If one thing boomed more than mobile gaming during COVID-19, it was retail investors splashing their cash on stocks. While mobile gaming studios like Leaf Mobile (TSX.V: LEAF) were enjoying a gentle bump in revenues, the stock market was being flooded.
Jacked up on stimulus checks and afforded the time to take the plunge, homebound hopefuls hopped into the markets. Online brokers saw massive client spikes, with Charles Schwab, TD Ameritrade, Etrade and Interactive Brokers all reporting huge increases in activity. The millennial favourite, Robinhood, saw a record 3 million new accounts opened within a 4-month window.
Concerns about this are now being raised. “Bond King,” DoubleLine Capital CEO Jeffrey Gundlach, is even going so far as to say that it’s “downright terrifying.”
Where’s all this market doom and gloom coming from?
This historic influx of retail money has caused huge distortion in the markets. As inexperienced investors started trying to grab a slice of the market-comeback pie, two types of trades have emerged as clear favourites: highly speculative day trades on the beaten-down penny stocks of worthless, near-bankrupt companies, and; frenzied buying into the shiniest of name-brand stocks.

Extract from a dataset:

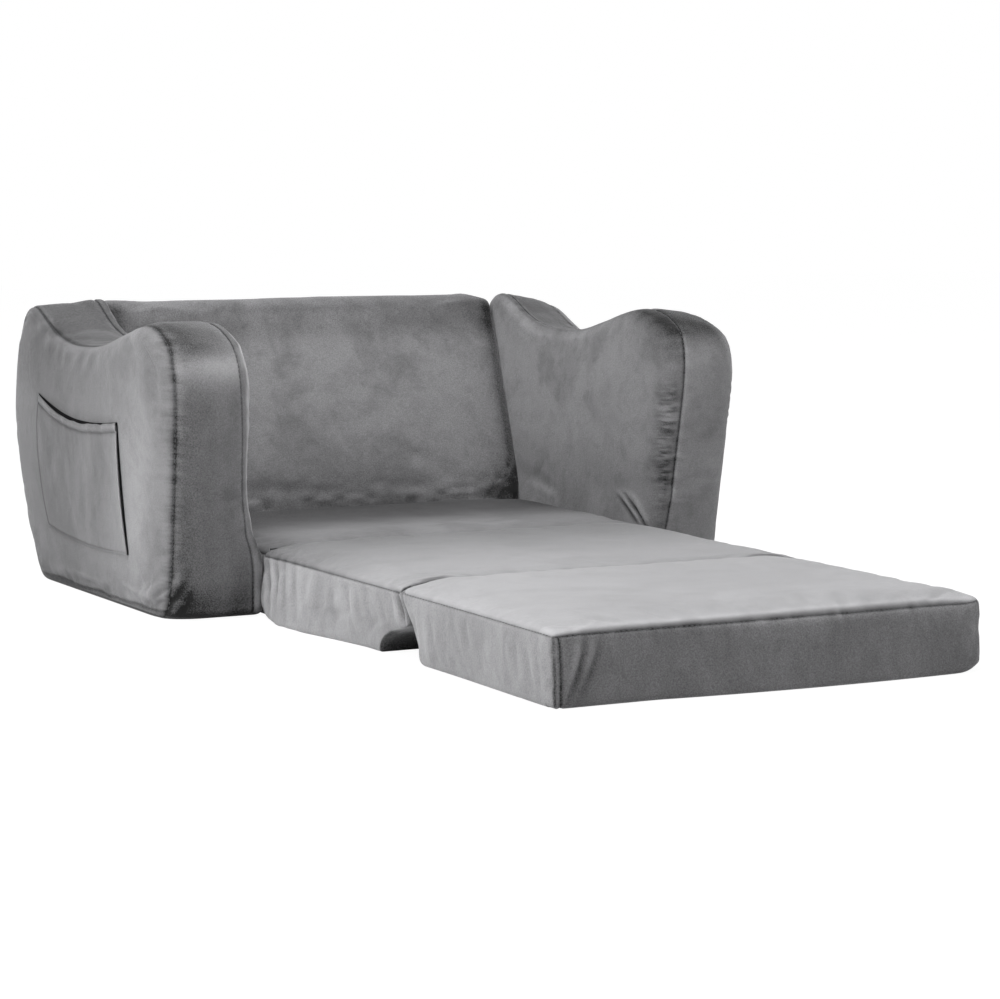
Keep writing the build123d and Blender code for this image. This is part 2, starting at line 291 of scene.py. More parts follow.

While the first trend is concerning for the financial health of the individuals caught up in this style of glorified gambling, the second is perhaps more concerning for the overall market. The consequences of it are beginning to make themselves known, with massive selloffs in overhyped tech stocks taking place this month.
None have been more spectacular than Tesla’s sudden drop of around 35% in the space of a week, tumbling from a top of just over $500 a share last week down to $330 at the close of trading yesterday.
Why this is not bad news for companies like Leaf Mobile
While the selloff hasn’t been as significant everywhere, other shiny brand-name tech stocks are all seeing billions wiped off their market caps as frenzied investors attempt to atone for their sins and get out while they still can. But greatly inflated equity prices have been mostly confined to the glittery, attention-grabbing areas of the market. There are still plenty of stocks out there that didn’t get a free ride on the stimulus check wave, partly due to their invisibility on the radars of retail investors.
As an illustration of what hype can do: the massive online marketplace 58.com (NYSE: WUBA) probably doesn’t mean much to the average North American investor, even if it is a company pulling in US$15B in total revenue per year with a market cap of $8.38B. It’s delivering $2.03 EPS for a PE of 27.46. Since the outbreak of COVID-19, its stock price has corrected back to pre-COVID levels and stabilised there. It’s even showing immunity to the current selloff taking place.
Compare this with Tesla, which is only generating $25B in revenues. Its margins are tighter and its burdened with debt, blowing its PE ratio out to 855 as it still maintains a market cap of over $300B, even after the last week’s worth of selloffs! This is all down to the hype surrounding the brand and the celebrity power of Elon Musk. Yet hype and celebrity power do not lift the ceilings and competition capping its growth in the auto market. And its battery business is subject to even tighter margins.
So where are we going?
In a nutshell: if you’re aware of what’s driving the current doom and gloom in the markets, then you know how to avoid it. Essentially, even if they’re not necessarily smaller companies, the lesser-known ones like 58.com and Leaf Mobile are being spared from the current selloffs because they were overlooked to begin with.
Leaf Mobile is the perfect growth stock in this tumbling market
The lesson here is that any impending market crash is not going to be all-encompasing, taking out the whole market with it. It won’t even wipe-out the entire tech sector responsible for much of the overstretched pricing. This means that stocks like countercultural game creators, Leaf Mobile Inc, still offer growth opportunities which investors can buy into at a discount right now.
As a young company, Leaf’s financials might not appear convincing at first glance. With 1H earnings of a minuscule $100k vs a market cap of $54M, its equivalent PE ratio of 270 is still looking inflated. It’s nothing compared to Tesla’s, but still looking like a bit of a stretch.
But this ignores the fact that Leaf has incurred a lot of big, one-off expenses attributable to listing and acquisition costs, and game title launches. Behind this figure is a net Q2 cashflow from gaming operations of $2.2M which, assuming that cashflow and earnings do eventually converge, potentially drops PE ratio under 10 if they keep ancillary costs of doing business low. That presents a massive bargain opportunity for investors looking for growth stocks right now.
With growing revenues—$9.6M in Q2 2020, up 84% from $5.2M in Q1 2020—and even bigger releases in the works, the future is looking bright for these cannabis game kings. With their relative anonymity amongst retail investors leaving them mostly overlooked, Leaf Mobile will be a top pick for investors looking for growth stocks in this turbulent time.